Based upon, subject to and limited by the foregoing, we are of the opinion that the Obligations, when issued in the manner contemplated by the Registration Statement and the Plan, will be valid and binding obligations of the Company enforceable against the Company in accordance with the terms of the Plan.

In addition, the Plan is intended to constitute a “top-hat” plan described in Sections 201(2), 301(a)(3) and 401(a)(1) of ERISA, which is a plan that is unfunded and maintained by an employer primarily for the purpose of providing deferred compensation for a select group of management or highly compensated employees. The provisions of the written Plan document comply with the provisions applicable to top-hat plans. We express no opinion as to whether the Plan will be operated by the Company in accordance with the rules and reporting requirements applicable to a top-hat plan under ERISA, or whether the employees that the Company has deemed eligible to participate in the Plan would constitute a select group of management or highly compensated employees.

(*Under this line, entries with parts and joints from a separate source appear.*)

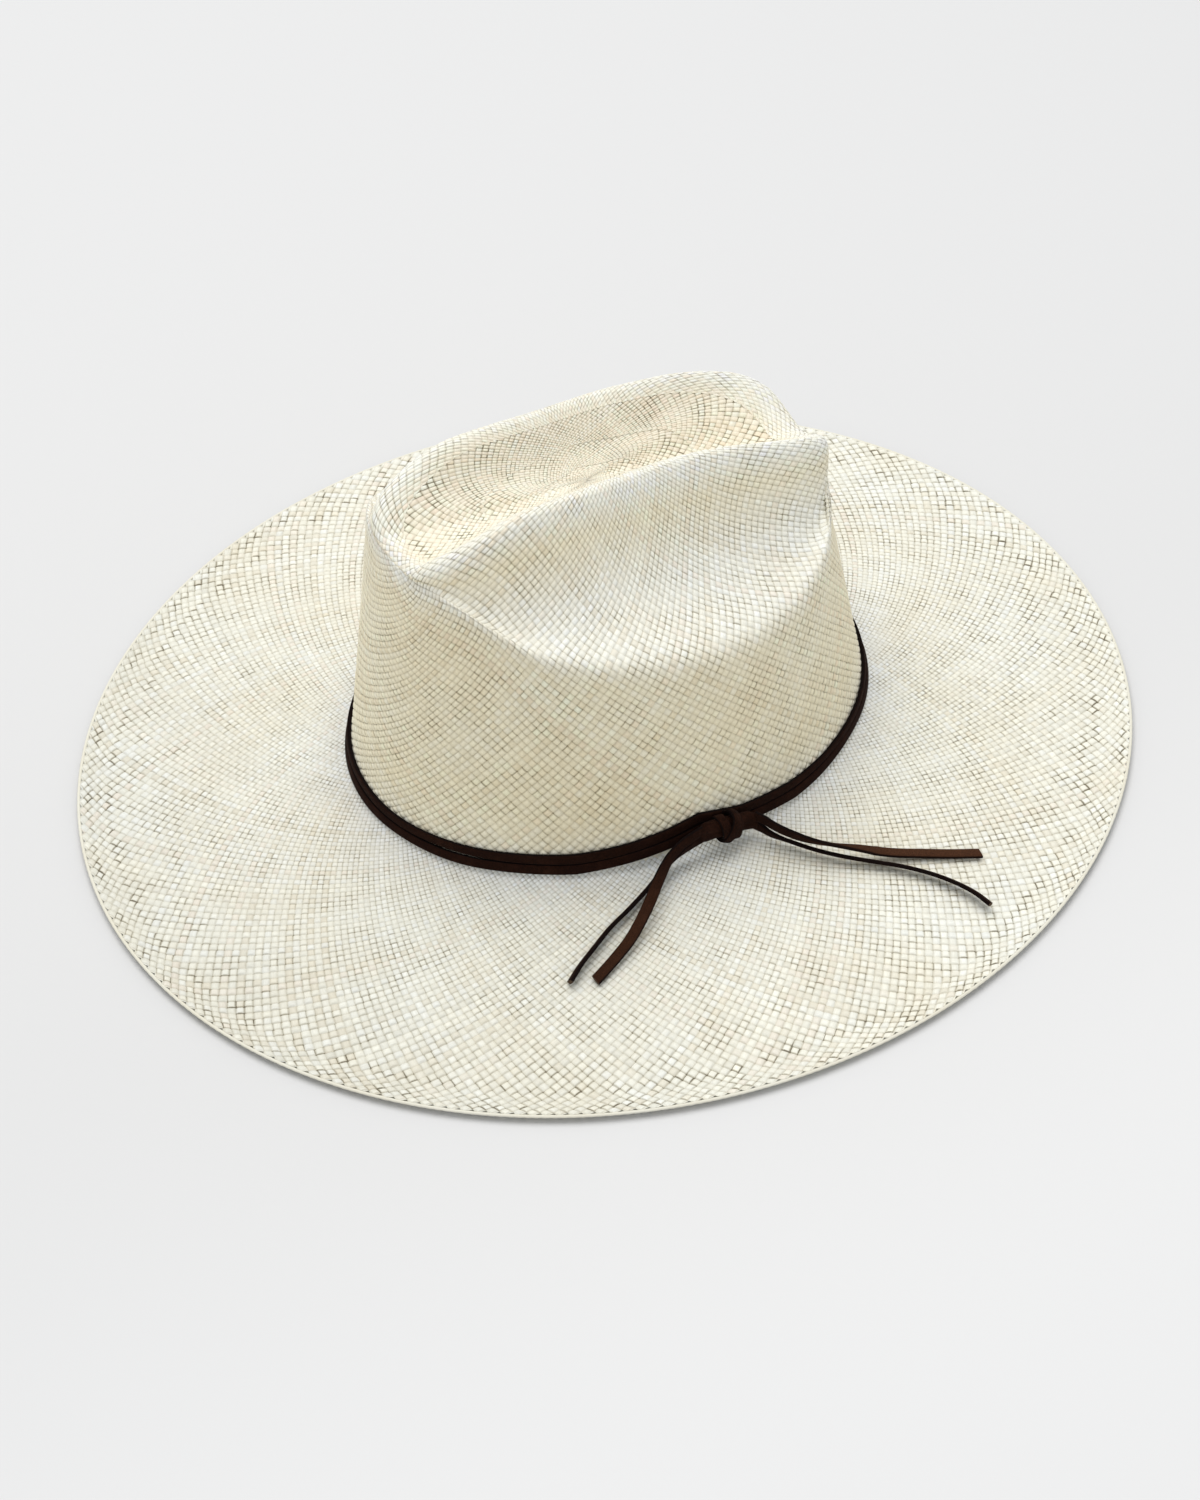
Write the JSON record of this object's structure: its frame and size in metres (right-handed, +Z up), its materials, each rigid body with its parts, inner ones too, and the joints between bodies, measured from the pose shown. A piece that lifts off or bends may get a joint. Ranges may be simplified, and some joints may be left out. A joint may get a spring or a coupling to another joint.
{
  "type": "panama hat",
  "caption": "Wide-brimmed woven straw hat with a creased teardrop crown, a sweatband inside and a doubled suede lace tied round the crown with loose tails.",
  "frame": {"origin": "centre of the hat's bounding box in plan, on the surface that the brim rests on", "axes": "+X towards the front of the hat, along its longest side; +Z up through the crown; the knot is on the -Y side"},
  "size_m": [0.4206, 0.38, 0.1514],
  "materials": {
    "straw": "bleached toquilla straw in a fine diagonal weave, dull satin",
    "sweatband_leather": "smooth thin leather",
    "thread": "twisted sewing thread",
    "suede": "dark brown suede, matt nap"
  },
  "bodies": {
    "hat_body": {"straw_body": "straw", "sweatband": "sweatband_leather", "sweatband_stitching": "thread"},
    "hatband": {"lower_lace": "suede", "upper_lace": "suede", "knot": "suede"},
    "left_tails": {"left_flat_tail": "suede", "left_edge_tail": "suede"},
    "right_tails": {"right_flat_tail": "suede", "right_edge_tail": "suede"}
  },
  "joints": [
    {"name": "hatband_lift", "type": "slide", "parent": "hat_body", "child": "hatband", "axis": [0, 0, 1], "range_m": [0, 0.13]},
    {"name": "left_tails_lift", "type": "hinge", "parent": "hatband", "child": "left_tails", "pos_m": [-0.0152, -0.0876, 0.0318], "axis": [-0.361, 0.9326, 0], "range_deg": [0, 45]},
    {"name": "right_tails_lift", "type": "hinge", "parent": "hatband", "child": "right_tails", "pos_m": [0.0046, -0.0887, 0.0275], "axis": [-0.76, -0.65, 0], "range_deg": [0, 45]}
  ]
}
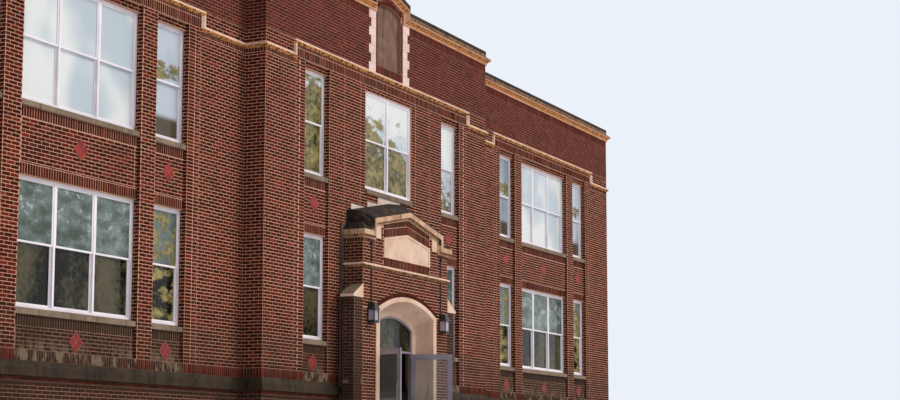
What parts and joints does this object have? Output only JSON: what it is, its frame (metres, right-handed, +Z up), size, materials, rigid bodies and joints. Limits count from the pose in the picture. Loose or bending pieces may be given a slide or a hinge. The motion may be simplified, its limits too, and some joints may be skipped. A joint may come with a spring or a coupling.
{
  "type": "elementary school building",
  "caption": "Hollow two-storey brick school on a raised basement, with forward centre block, arched gabled porch and double doors that swing.",
  "frame": {"origin": "on the ground at the middle of the plan, on the centre line of the porch", "axes": "+X along the front to the right as seen from outside, +Y from front to back, +Z up"},
  "size_m": [31.92, 17.3725, 11.2706],
  "materials": {
    "brick": "fired brick in pale mortar",
    "limestone": "tooled cast stone",
    "stained_stone": "weather-stained cast stone",
    "dark_coping": "weather-blackened stone",
    "concrete": "floated concrete",
    "roofing": "mineral felt",
    "stucco": "rendered and weathered",
    "red_tile": "satin glazed tile",
    "white_paint": "painted",
    "window_glass": "clear glass",
    "door_metal": "satin paint",
    "black_metal": "satin paint",
    "milk_glass": "milky glass",
    "pipe_metal": "weathered paint"
  },
  "bodies": {
    "building": {"arch_surround": "limestone", "basement_back": "brick", "basement_front": "brick", "bay_panels_front": "brick", "bay_panels_sides": "brick", "buttress_caps": "limestone", "centre_wall_left": "brick", "centre_wall_over": "brick", "centre_wall_right": "brick", "coping_centre": "dark_coping", "coping_wings": "dark_coping", "cornice_centre": "limestone", "cornice_wings": "limestone", "door_frame": "door_metal", "downspouts": "pipe_metal", "end_wall_left": "brick", "end_wall_right": "brick", "entrance_step": "stained_stone", "fanlight_glass": "window_glass", "first_floor": "concrete", "ground_slab": "concrete", "lantern_bodies": "black_metal", "lantern_conduits": "black_metal", "lantern_lenses": "milk_glass", "name_stone": "limestone", "niche_panel": "stucco", "niche_quoins": "limestone", "parapet_wall_left": "brick", "parapet_wall_right": "brick", "porch_coping": "limestone", "porch_flashing": "pipe_metal", "porch_gable_wall": "brick", "porch_kneelers": "limestone", "porch_piers": "brick", "rear_wall_centre": "brick", "rear_wall_left": "brick", "rear_wall_right": "brick", "roof_slab": "roofing", "spandrel_tiles": "red_tile", "string_course": "limestone", "upper_floor": "concrete", "water_table": "stained_stone", "window_frames_front": "white_paint", "window_frames_sides": "white_paint", "window_glass_front": "window_glass", "window_glass_sides": "window_glass", "window_sills": "stained_stone", "wing_wall_left": "brick", "wing_wall_right": "brick"},
    "door_left": {"door_left": "door_metal", "door_left_glass": "window_glass"},
    "door_right": {"door_right": "door_metal", "door_right_glass": "window_glass"}
  },
  "joints": [
    {"name": "door_left_hinge", "type": "hinge", "parent": "building", "child": "door_left", "pos_m": [-1, -8.199, 1.23], "axis": [0, 0, 1], "range_deg": [0, 110]},
    {"name": "door_right_hinge", "type": "hinge", "parent": "building", "child": "door_right", "pos_m": [1, -8.199, 1.23], "axis": [0, 0, 1], "range_deg": [-110, 0]}
  ]
}
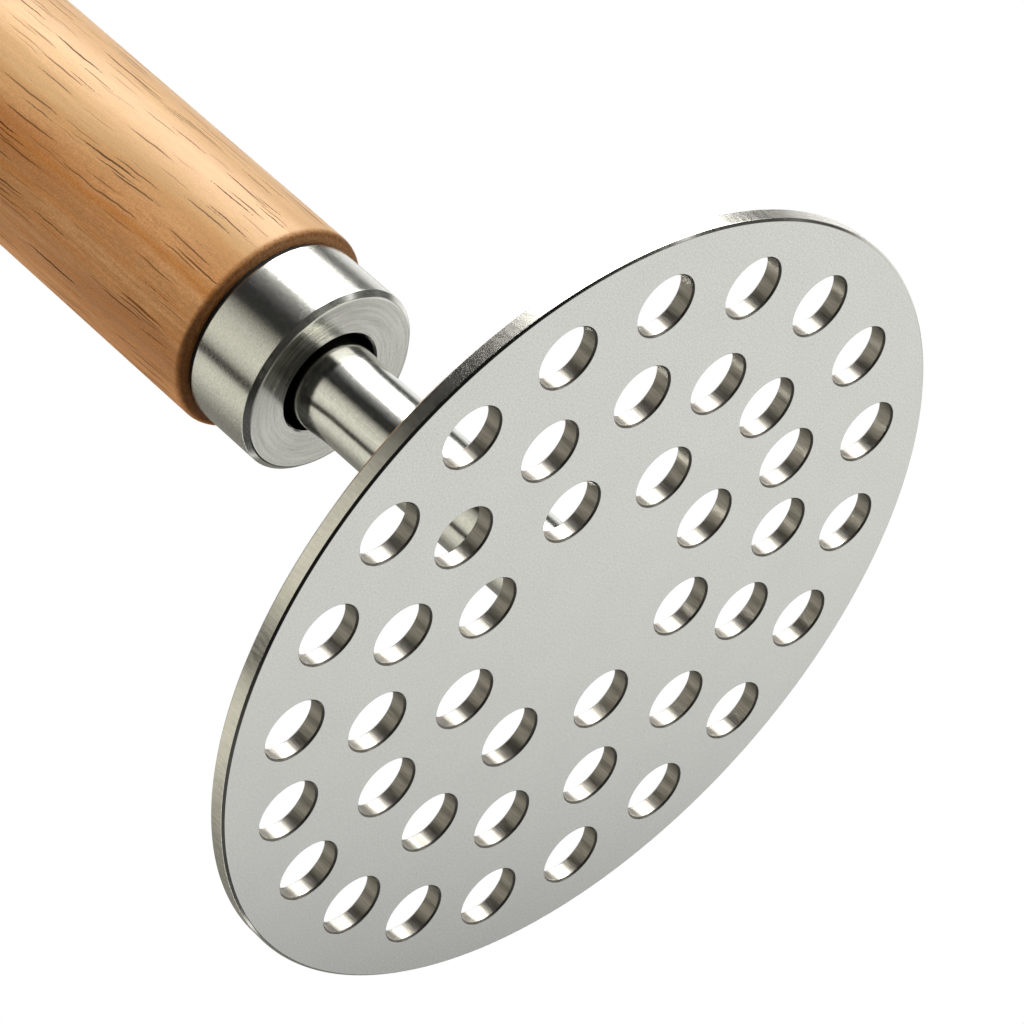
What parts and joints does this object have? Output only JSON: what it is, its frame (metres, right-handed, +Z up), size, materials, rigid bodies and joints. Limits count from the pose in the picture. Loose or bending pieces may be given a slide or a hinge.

This opinion letter has been prepared for use in connection with the Registration Statement. We assume no obligation to advise you of any changes in the foregoing subsequent to the effective date of the Registration Statement.

We consent to the use of this opinion as an exhibit to the Registration Statement. In giving such consent, we do not thereby admit that we are in the category of persons whose consent is required under Section 7 of the Securities Act.

Very truly yours,

/s/ Morrison & Foerster LLP

Exhibit 23.2

CONSENT OF INDEPENDENT REGISTERED PUBLIC ACCOUNTING FIRM

We consent to the incorporation by reference in the Registration Statement (Form S-8) of Apple Inc. pertaining to the Apple Inc. Deferred Compensation Plan of our reports dated November 3, 2017, with respect to the consolidated financial statements of Apple Inc., and the effectiveness of internal control over financial reporting of Apple Inc., included in its Annual Report (Form 10-K) for the year ended September 30, 2017, filed with the Securities and Exchange Commission.